▶ _Exercise material_:
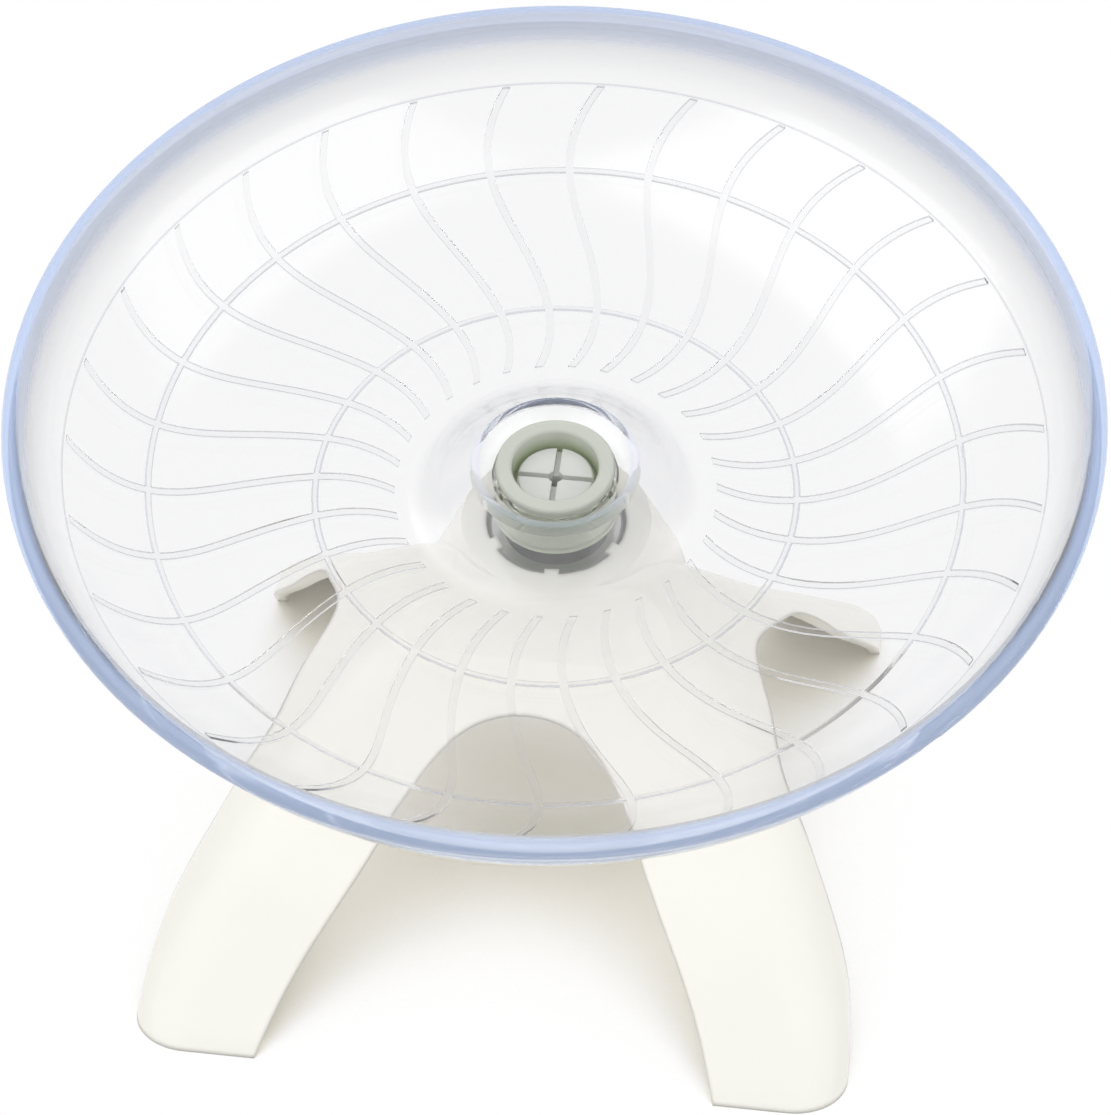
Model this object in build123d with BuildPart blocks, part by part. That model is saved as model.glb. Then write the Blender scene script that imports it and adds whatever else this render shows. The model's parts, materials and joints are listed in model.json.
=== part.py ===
from build123d import *
import math
import os

# A flying saucer exercise wheel for small pets: a clear dish that spins on a
# sealed ball bearing, held at a tilt by a white four-legged stand.
# Sizes are in millimetres. Z is up and the floor is Z = 0, X runs from side to
# side, and the low side of the dish faces -Y.

# Placing of the dish
tilt = 20.0                  # lean of the spin axis towards the front, degrees
dish_height = 59.06          # floor to the dish's inner floor, on the spin axis

# Dish: wall and bowl
dish_wall = 2.2
floor_flat_radius = 39.9     # flat part of the dish's floor
bowl_arc_radius = 60.5       # first curve, up from the floor
bowl_arc_angle = 40.2
side_arc_radius = 16.4       # second, tighter curve, up to the rim
side_arc_angle = 40.6
rim_bead_radius = 1.85

# Dish: running surface
rib_count = 30
rib_width = 1.3
rib_height = 0.45
rib_inner_radius = 26.4
rib_outer_radius = 78.6
rib_inner_sway = 3.0         # how far the S bends off its radial line, near the hub
rib_outer_sway = 4.3         # and near the rim
rib_turn = 7.2               # turn of the first rib off +X, degrees
inner_ring_radius = 39.5
outer_ring_radius = 66.2
ring_bead_radius = 0.65
ring_bead_sink = 0.2         # bead's centre below the inner face

# Dish: hub boss, a hollow crater round the sleeve
boss_base_radius = 26.0
boss_flare_radius = 22.2
boss_flare_share = 0.35      # share of the boss's flank taken up by the flare
boss_rim_radius = 13.1
boss_rim_half_width = 0.6
boss_rim_drop = 0.4
boss_height = 7.5
collar_wall = 1.1
collar_top = 5.0
collar_root = 3.2            # where the collar's outside meets the boss
collar_lip = 0.55

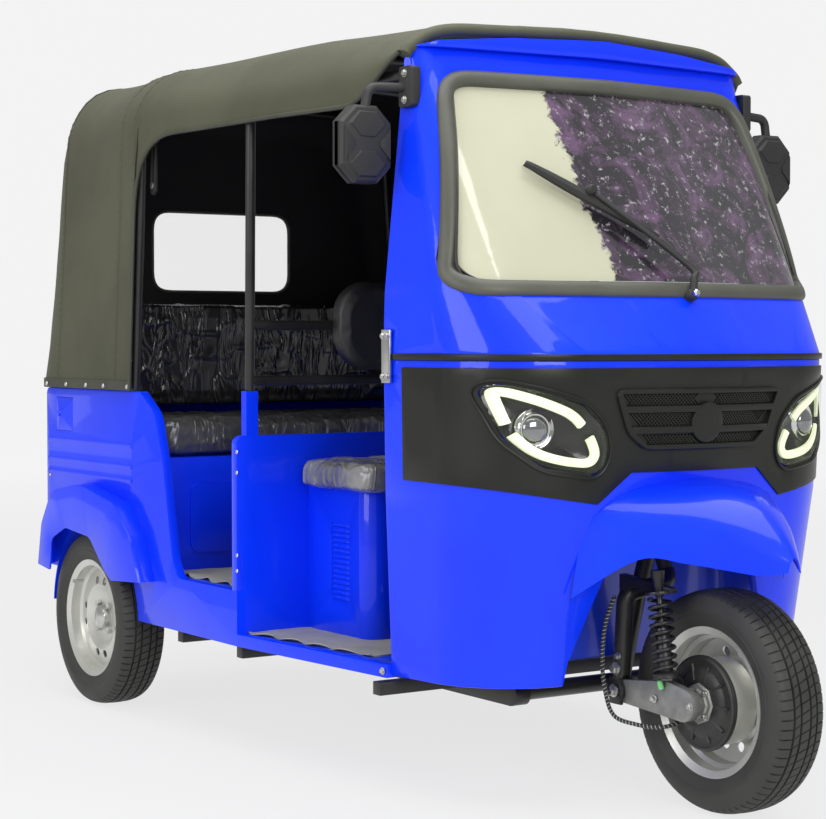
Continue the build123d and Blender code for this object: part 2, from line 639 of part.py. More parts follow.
# Passenger bench: pressed base, cushion and backrest
BENCH_TOP_Z = 719
BENCH_HALF_WIDTH = 568
BENCH_BACK_Y = rear(309)
BENCH_CUSHION_HEIGHT = 108
BACKREST_HEIGHT = 345
CUSHION_EDGE = 30
BACKREST_TAPER = 6
BENCH_CUSHION_TOP_Z = BENCH_TOP_Z + RUNNING_GAP + BENCH_CUSHION_HEIGHT
BACKREST_BOTTOM_Z = BENCH_CUSHION_TOP_Z + 2 * RUNNING_GAP - CUSHION_EDGE * tan(radians(BACKREST_TAPER))
with BuildPart() as passenger_base:
    with BuildSketch(cross_plane(SEAT_FACE_Y + WALL)):
        with Locations((0, (PASSENGER_FLOOR_Z + BENCH_TOP_Z) / 2)):
            Rectangle(2 * BENCH_HALF_WIDTH, BENCH_TOP_Z - PASSENGER_FLOOR_Z)
    extrude(amount=WALL)
    with BuildSketch(Plane.XY.offset(BENCH_TOP_Z - 20)):
        with Locations((0, (SEAT_FACE_Y + BENCH_BACK_Y) / 2)):
            Rectangle(2 * BENCH_HALF_WIDTH, BENCH_BACK_Y - SEAT_FACE_Y)
    extrude(amount=20)
    with BuildSketch(cross_plane(SEAT_FACE_Y)):
        for panel_x in (-280, 280):
            with Locations((panel_x, (PASSENGER_FLOOR_Z + BENCH_TOP_Z) / 2 - 10)):
                RectangleRounded(420, 190, 30)
    extrude(amount=8)
finish(passenger_base, "passenger_base")

with BuildPart() as passenger_cushion:
    with BuildSketch(Plane.XY.offset(BENCH_TOP_Z + RUNNING_GAP)):
        with Locations((0, SEAT_FACE_Y + 275)):
            RectangleRounded(1126, 510, 50)
    extrude(amount=BENCH_CUSHION_HEIGHT)
    fillet(passenger_cushion.faces().sort_by(Axis.Z)[-1].edges(), CUSHION_EDGE)
finish(passenger_cushion, "passenger_cushion")

with BuildPart() as passenger_backrest:
    with BuildSketch(cross_plane(rear(150))):
        with Locations((0, BACKREST_BOTTOM_Z + BACKREST_HEIGHT / 2)):
            RectangleRounded(1110, BACKREST_HEIGHT, 45)
    extrude(amount=75, taper=BACKREST_TAPER)
finish(passenger_backrest, "passenger_backrest")

# Tail
with BuildPart() as rear_panel:
    with BuildSketch(cross_plane(REAR_FACE_Y)):
        outline([(-574, 372), (574, 372), (574, QUARTER_TOP_Z), (-574, QUARTER_TOP_Z)], 8)
    extrude(amount=20)
    with BuildSketch(cross_plane(REAR_FACE_Y + 12)):
        with Locations((0, 640)):
            RectangleRounded(760, 300, 40)
            RectangleRounded(700, 240, 30, mode=Mode.SUBTRACT)
    extrude(amount=12)
    with BuildSketch(cross_plane(REAR_AXLE_Y + REAR_OVERHANG)):
        with Locations((0, 420)):
            RectangleRounded(1060, 60, 20)
    extrude(amount=REAR_OVERHANG - REAR_FACE_BACK)
finish(rear_panel, "rear_panel")

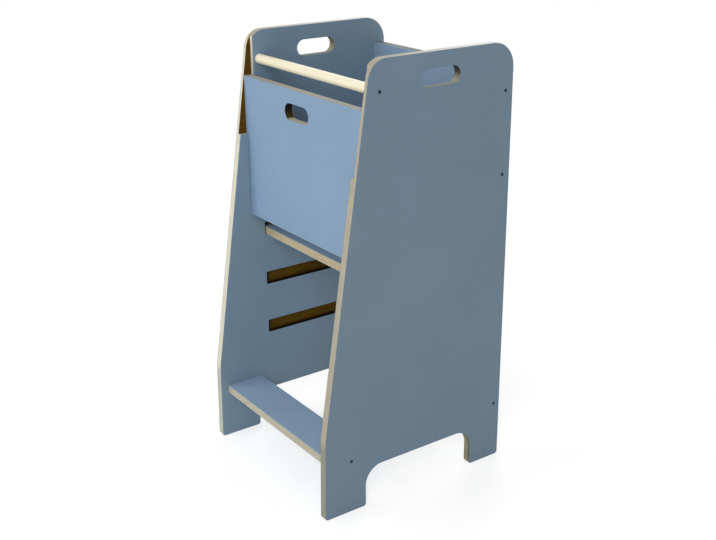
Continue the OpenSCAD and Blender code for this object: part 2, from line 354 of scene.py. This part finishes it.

▶ _Your objective_:
Copy exactly the lines that run from the first line of the data to the line containing "rim_bead_radius = 1.85", please, with both ends included and nothing else.

▶ _Written response_:
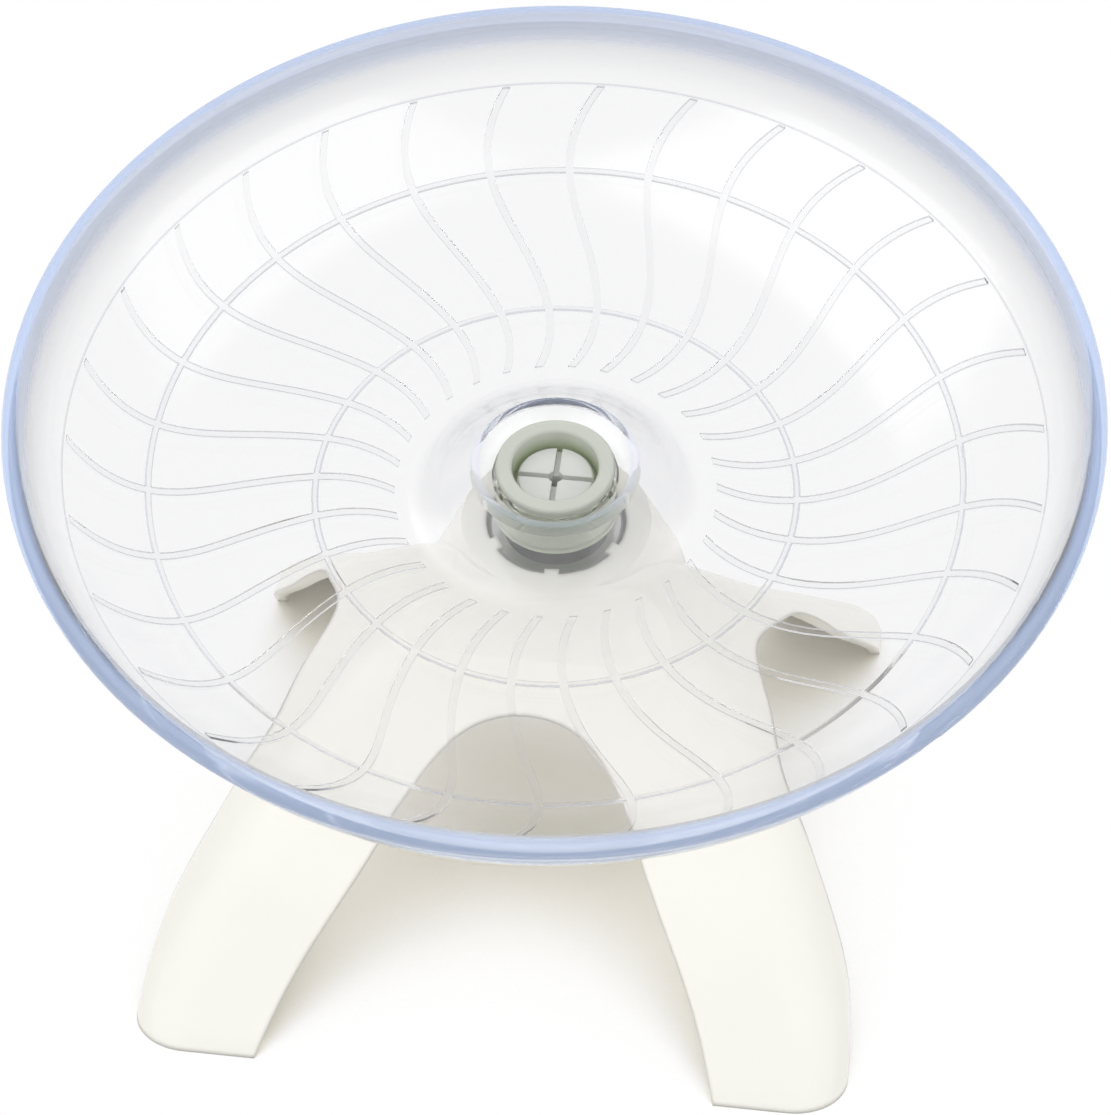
Model this object in build123d with BuildPart blocks, part by part. That model is saved as model.glb. Then write the Blender scene script that imports it and adds whatever else this render shows. The model's parts, materials and joints are listed in model.json.
=== part.py ===
from build123d import *
import math
import os

# A flying saucer exercise wheel for small pets: a clear dish that spins on a
# sealed ball bearing, held at a tilt by a white four-legged stand.
# Sizes are in millimetres. Z is up and the floor is Z = 0, X runs from side to
# side, and the low side of the dish faces -Y.

# Placing of the dish
tilt = 20.0                  # lean of the spin axis towards the front, degrees
dish_height = 59.06          # floor to the dish's inner floor, on the spin axis

# Dish: wall and bowl
dish_wall = 2.2
floor_flat_radius = 39.9     # flat part of the dish's floor
bowl_arc_radius = 60.5       # first curve, up from the floor
bowl_arc_angle = 40.2
side_arc_radius = 16.4       # second, tighter curve, up to the rim
side_arc_angle = 40.6
rim_bead_radius = 1.85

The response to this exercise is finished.